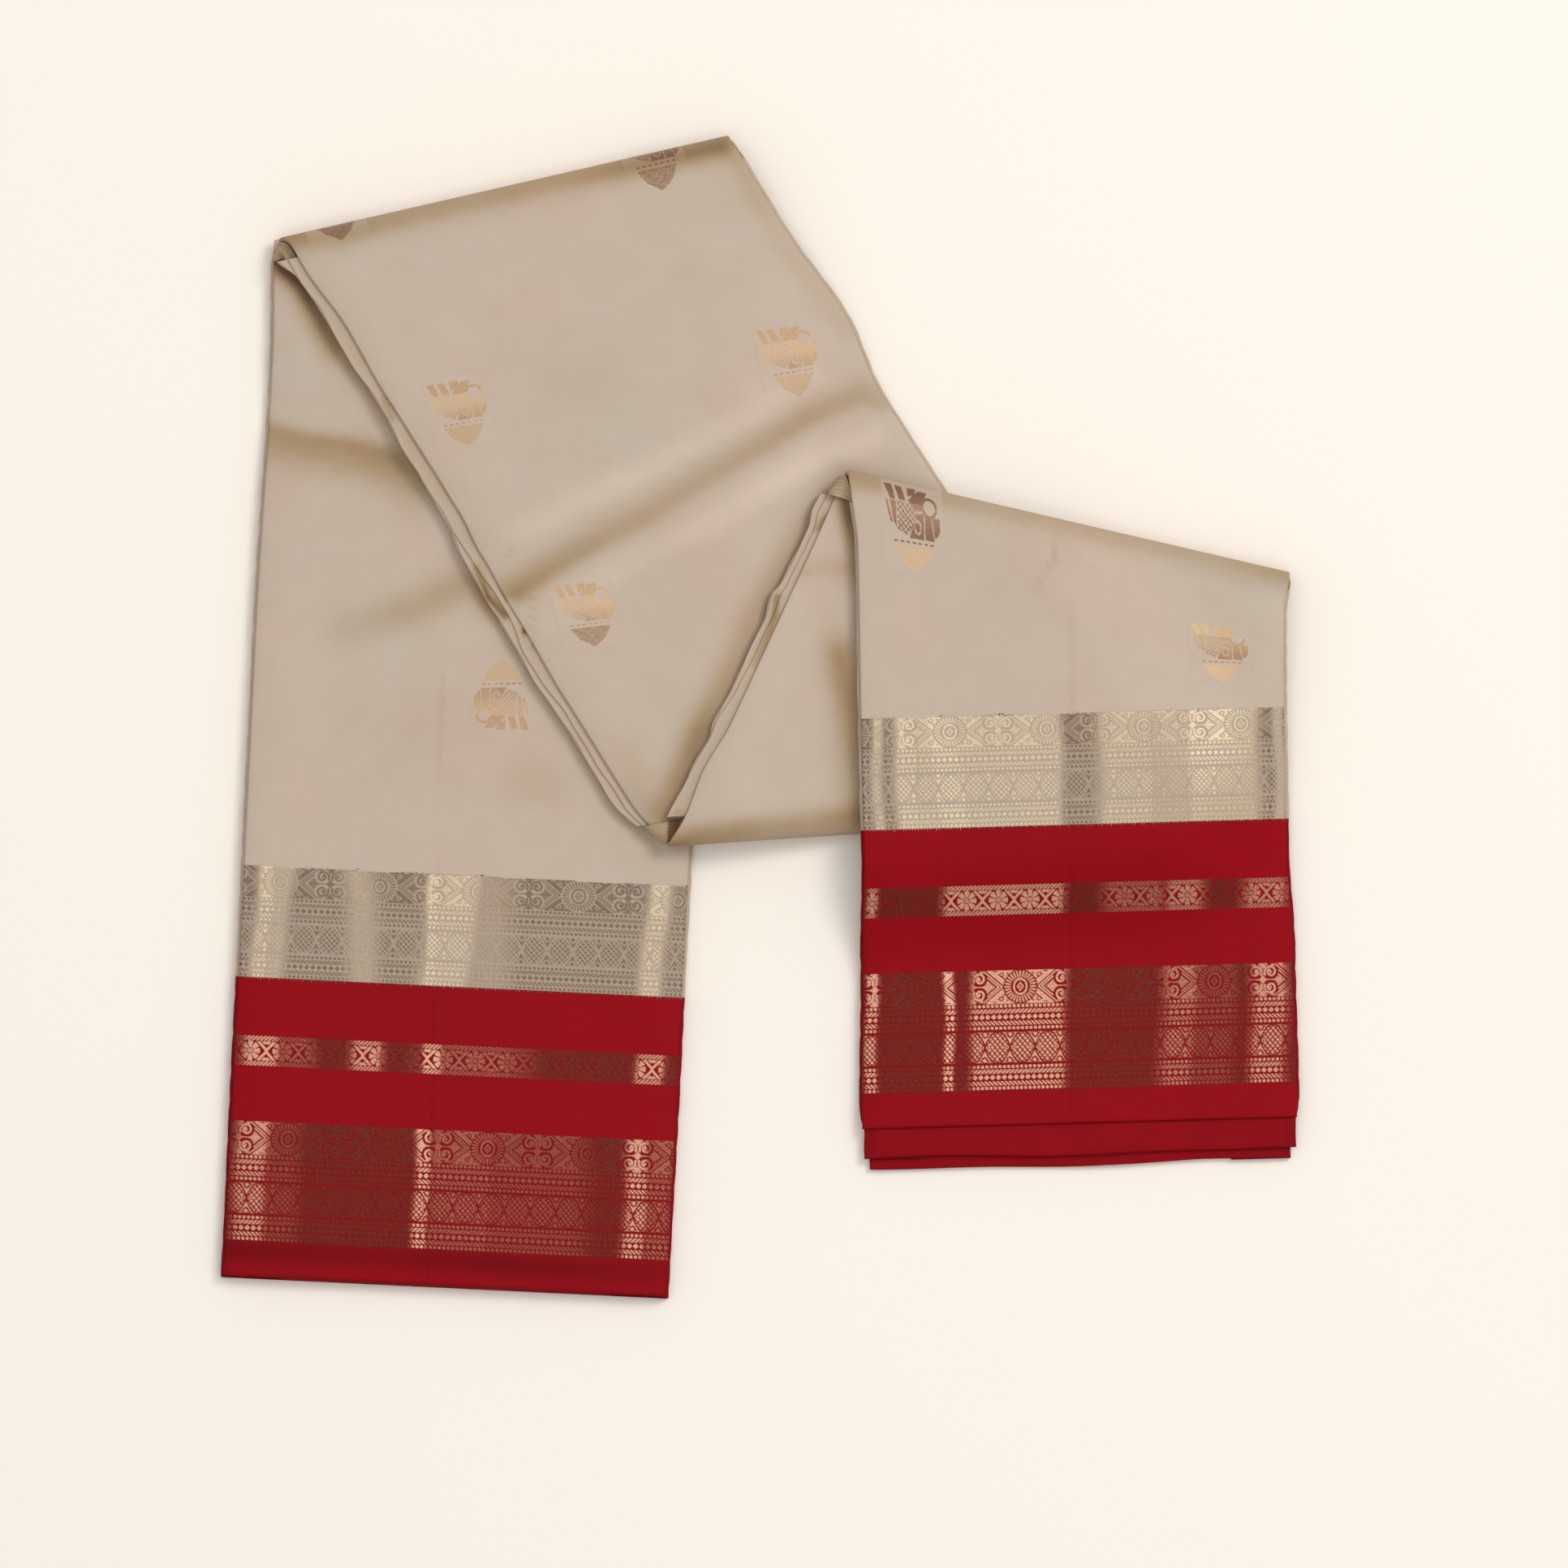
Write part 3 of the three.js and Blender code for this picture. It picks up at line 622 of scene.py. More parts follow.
# How each band's figures are placed and stretched. first is the middle of a medallion or rosette,
# in from the left edge, widen is across the leg and scale along it.
bandLooks = {
    "leftLeg": {
        "wide": {"scale": 1.0, "first": 23.5, "widen": 1.03},
        "narrow": {"scale": 1.0, "first": 6.0, "widen": 1.02},
        "cream": {"scale": 0.928, "first": 15.2, "widen": 1.024},
    },
    "rightLeg": {
        "wide": {"scale": 1.0, "first": 24.4, "widen": 1.0},
        "narrow": {"scale": 1.0, "first": 3.1, "widen": 1.0},
        "cream": {"scale": 0.928, "first": 36.4, "widen": 1.0},
    },
}


def bandFigures(stretch, offset, fromHem):
    looks = bandLooks[stretch["name"]]
    figure = np.full(np.shape(offset), -figureReach)
    for band, low, high, figures, bolder in (  # bolder is what a line gains on each side
        ("wide", bands["edge"] + 0.6, bands["wide"] - 0.6, wideFigures, 0.0),
        ("narrow", bands["between"], bands["narrow"], narrowFigures, 0.0),
        ("cream", bands["join"] + 0.4, bands["cream"] - 0.6, wideFigures, -0.02),
    ):
        look = looks[band]
        inBand = (fromHem > low) & (fromHem < high)
        u = (offset[inBand] - look["first"]) / look["widen"]
        v = (high - fromHem[inBand]) / look["scale"]
        figure[inBand] = figures(u, v) + bolder
    short = bands["join"] - fromHem  # frayed ends of the cream weft, over the red
    inBand = (short >= 0) & (short < bands["weftEnds"])
    tooth, near = offset[inBand], short[inBand]
    length = 0.5 + 0.45 * np.sin(tooth * 0.9) * np.sin(tooth * 2.3 + 1) + 0.3 * np.sin(tooth * 5.1)
    figure[inBand] = within(length - near, 0.2 - np.abs(repeated(tooth, 1.25)))
    return np.clip(figure, -figureReach, figureReach)


# Painted highlights on the gold, stripe by stripe across each leg, where it catches the light. Each
# stripe: its middle, in from the left edge, at the low and at the high end of the band, half its
# width, how far it fades beyond that, and its strength, where 1 is brightest.
leastGlow, weftGlow = 0.06, 0.62  # between the stripes, and on the ends of cream weft
paintedLustre = {
    "leftLeg": {
        "wide": (
            (8, 9, 4.0, 6, 0.75), (19, 19, 5, 9, 0.32), (80, 80, 1.5, 2.5, 0.85),
            (95, 97, 12, 6, 0.5), (124, 122, 20, 14, 0.38), (169, 169, 2.5, 4, 0.8),
            (178, 178, 4, 3, 0.5),
        ),
        "narrow": (
            (10, 10, 5, 6, 0.82), (24, 24, 4, 8, 0.45), (54, 54, 4, 5, 0.75),
            (82, 82, 2.5, 3, 0.85), (98, 98, 12, 20, 0.5), (172, 172, 4.5, 3, 0.76),
        ),
        "cream": (
            (8, 10, 1.5, 4, 0.9), (11, 15, 4, 5, 0.7), (52, 47, 2, 8, 0.62),
            (79, 79.5, 1.2, 3, 0.95), (85, 90, 6, 10, 0.84), (100, 100, 6, 12, 0.5),
            (170, 173, 2.5, 4, 0.86),
        ),
    },
    "rightLeg": {
        "wide": (
            (3.0, 3, 1.4, 1.6, 0.85), (36.2, 35, 0.9, 1.4, 0.92), (64, 64, 20, 4, 0.8),
            (130, 132, 4, 7, 0.6), (143, 144, 6, 8, 0.34), (168, 168, 5, 5, 0.72),
        ),
        "narrow": (
            (2.8, 3, 1.0, 1.6, 0.75), (58, 58, 26, 5, 0.8), (112, 112, 10, 8, 0.55),
            (133, 133, 5, 7, 0.68), (166, 166, 6, 7, 0.62),
        ),
        "cream": (
            (6, 6, 0.8, 1.8, 0.8), (19, 18, 3, 4, 0.92), (52, 52, 33, 4, 0.83),
            (38, 32, 4, 9, 0.97), (110, 110, 9, 8, 0.8), (127, 127, 7, 9, 0.68),
            (149, 149, 13, 8, 0.84), (173, 173, 0.8, 2, 0.75),
        ),
    },
}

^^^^

▸ **What you have to do**
Output all of the data again, exactly.

▸ **Reply**
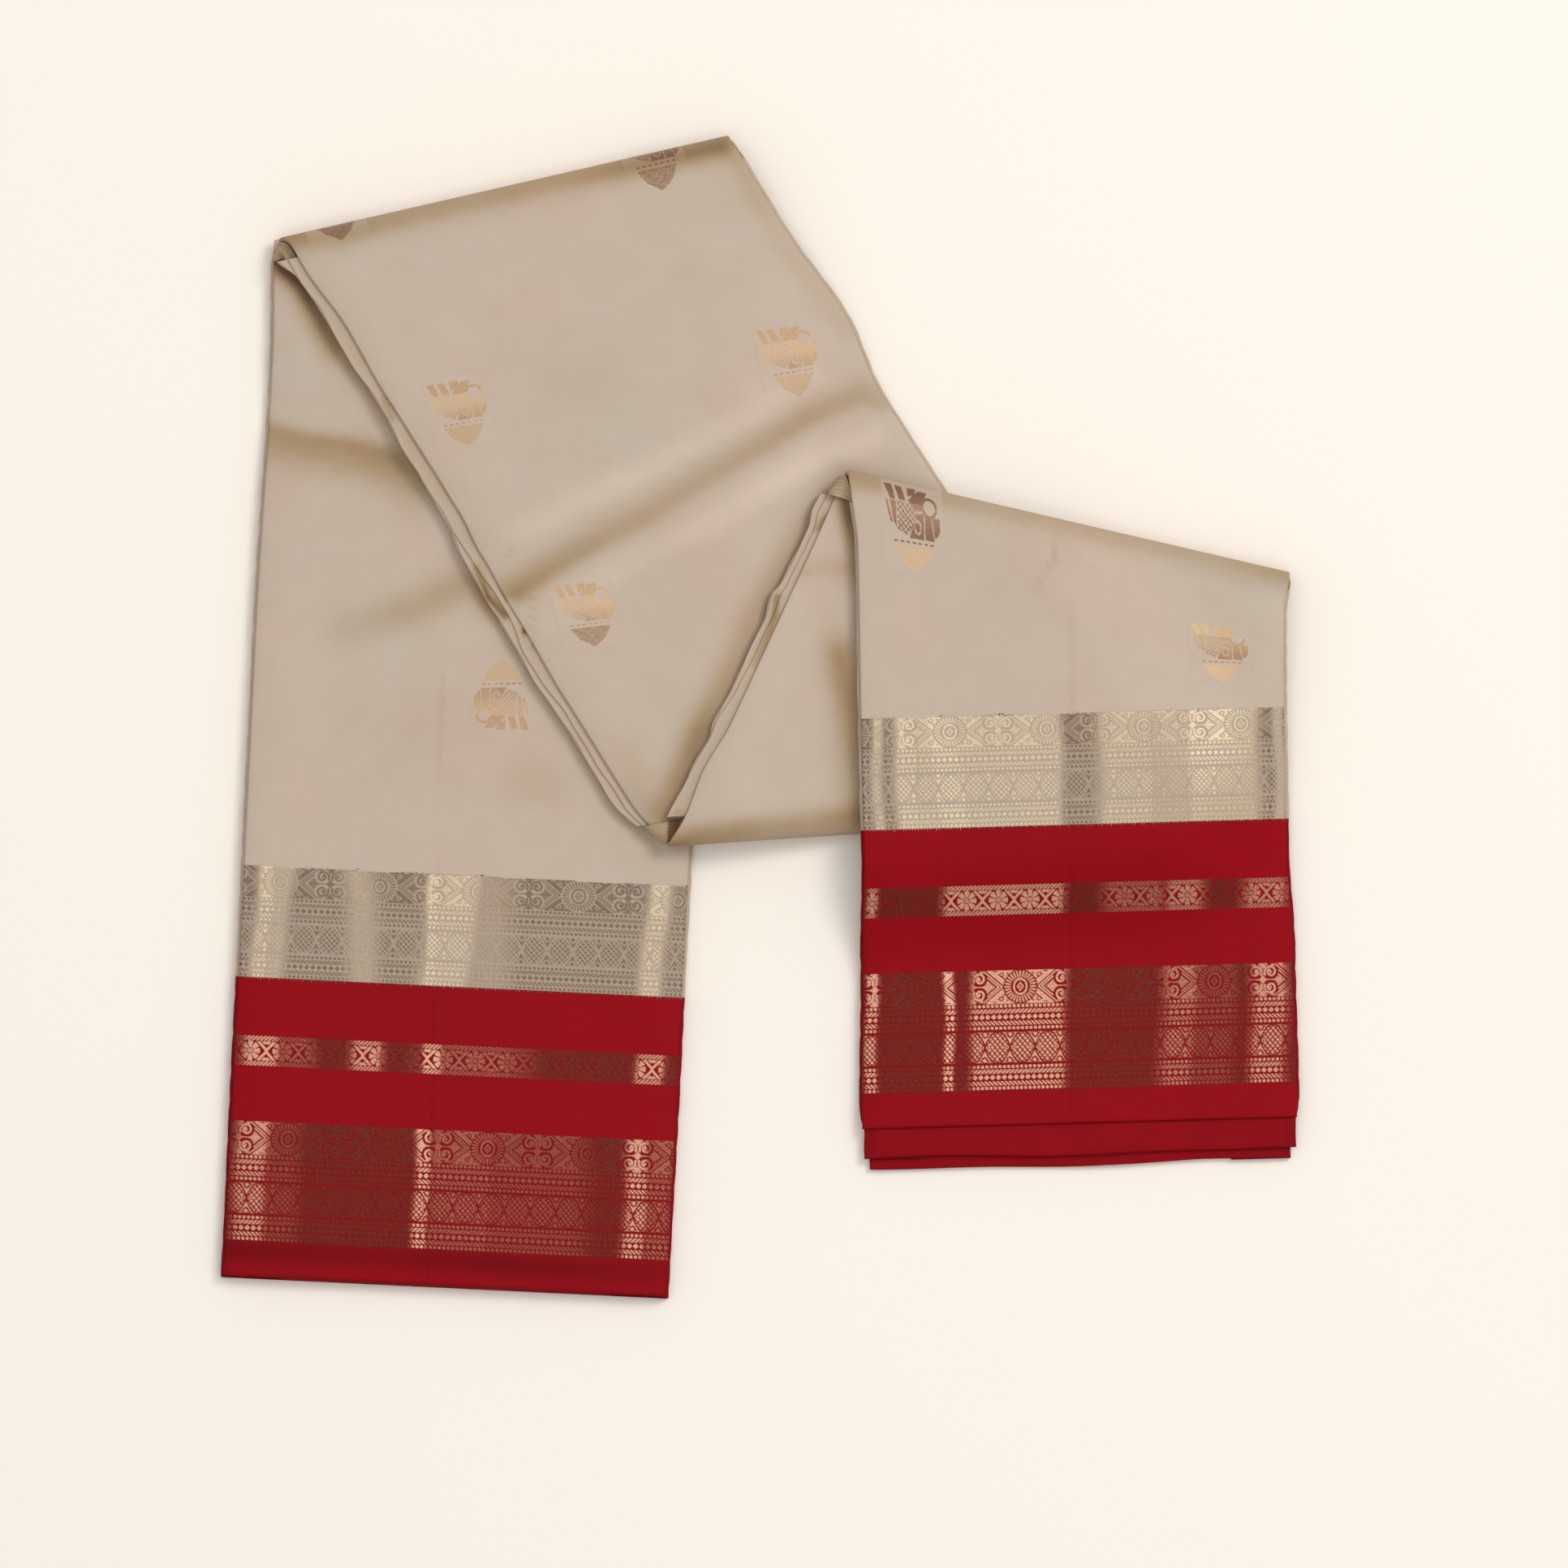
Write part 3 of the three.js and Blender code for this picture. It picks up at line 622 of scene.py. More parts follow.
# How each band's figures are placed and stretched. first is the middle of a medallion or rosette,
# in from the left edge, widen is across the leg and scale along it.
bandLooks = {
    "leftLeg": {
        "wide": {"scale": 1.0, "first": 23.5, "widen": 1.03},
        "narrow": {"scale": 1.0, "first": 6.0, "widen": 1.02},
        "cream": {"scale": 0.928, "first": 15.2, "widen": 1.024},
    },
    "rightLeg": {
        "wide": {"scale": 1.0, "first": 24.4, "widen": 1.0},
        "narrow": {"scale": 1.0, "first": 3.1, "widen": 1.0},
        "cream": {"scale": 0.928, "first": 36.4, "widen": 1.0},
    },
}


def bandFigures(stretch, offset, fromHem):
    looks = bandLooks[stretch["name"]]
    figure = np.full(np.shape(offset), -figureReach)
    for band, low, high, figures, bolder in (  # bolder is what a line gains on each side
        ("wide", bands["edge"] + 0.6, bands["wide"] - 0.6, wideFigures, 0.0),
        ("narrow", bands["between"], bands["narrow"], narrowFigures, 0.0),
        ("cream", bands["join"] + 0.4, bands["cream"] - 0.6, wideFigures, -0.02),
    ):
        look = looks[band]
        inBand = (fromHem > low) & (fromHem < high)
        u = (offset[inBand] - look["first"]) / look["widen"]
        v = (high - fromHem[inBand]) / look["scale"]
        figure[inBand] = figures(u, v) + bolder
    short = bands["join"] - fromHem  # frayed ends of the cream weft, over the red
    inBand = (short >= 0) & (short < bands["weftEnds"])
    tooth, near = offset[inBand], short[inBand]
    length = 0.5 + 0.45 * np.sin(tooth * 0.9) * np.sin(tooth * 2.3 + 1) + 0.3 * np.sin(tooth * 5.1)
    figure[inBand] = within(length - near, 0.2 - np.abs(repeated(tooth, 1.25)))
    return np.clip(figure, -figureReach, figureReach)


# Painted highlights on the gold, stripe by stripe across each leg, where it catches the light. Each
# stripe: its middle, in from the left edge, at the low and at the high end of the band, half its
# width, how far it fades beyond that, and its strength, where 1 is brightest.
leastGlow, weftGlow = 0.06, 0.62  # between the stripes, and on the ends of cream weft
paintedLustre = {
    "leftLeg": {
        "wide": (
            (8, 9, 4.0, 6, 0.75), (19, 19, 5, 9, 0.32), (80, 80, 1.5, 2.5, 0.85),
            (95, 97, 12, 6, 0.5), (124, 122, 20, 14, 0.38), (169, 169, 2.5, 4, 0.8),
            (178, 178, 4, 3, 0.5),
        ),
        "narrow": (
            (10, 10, 5, 6, 0.82), (24, 24, 4, 8, 0.45), (54, 54, 4, 5, 0.75),
            (82, 82, 2.5, 3, 0.85), (98, 98, 12, 20, 0.5), (172, 172, 4.5, 3, 0.76),
        ),
        "cream": (
            (8, 10, 1.5, 4, 0.9), (11, 15, 4, 5, 0.7), (52, 47, 2, 8, 0.62),
            (79, 79.5, 1.2, 3, 0.95), (85, 90, 6, 10, 0.84), (100, 100, 6, 12, 0.5),
            (170, 173, 2.5, 4, 0.86),
        ),
    },
    "rightLeg": {
        "wide": (
            (3.0, 3, 1.4, 1.6, 0.85), (36.2, 35, 0.9, 1.4, 0.92), (64, 64, 20, 4, 0.8),
            (130, 132, 4, 7, 0.6), (143, 144, 6, 8, 0.34), (168, 168, 5, 5, 0.72),
        ),
        "narrow": (
            (2.8, 3, 1.0, 1.6, 0.75), (58, 58, 26, 5, 0.8), (112, 112, 10, 8, 0.55),
            (133, 133, 5, 7, 0.68), (166, 166, 6, 7, 0.62),
        ),
        "cream": (
            (6, 6, 0.8, 1.8, 0.8), (19, 18, 3, 4, 0.92), (52, 52, 33, 4, 0.83),
            (38, 32, 4, 9, 0.97), (110, 110, 9, 8, 0.8), (127, 127, 7, 9, 0.68),
            (149, 149, 13, 8, 0.84), (173, 173, 0.8, 2, 0.75),
        ),
    },
}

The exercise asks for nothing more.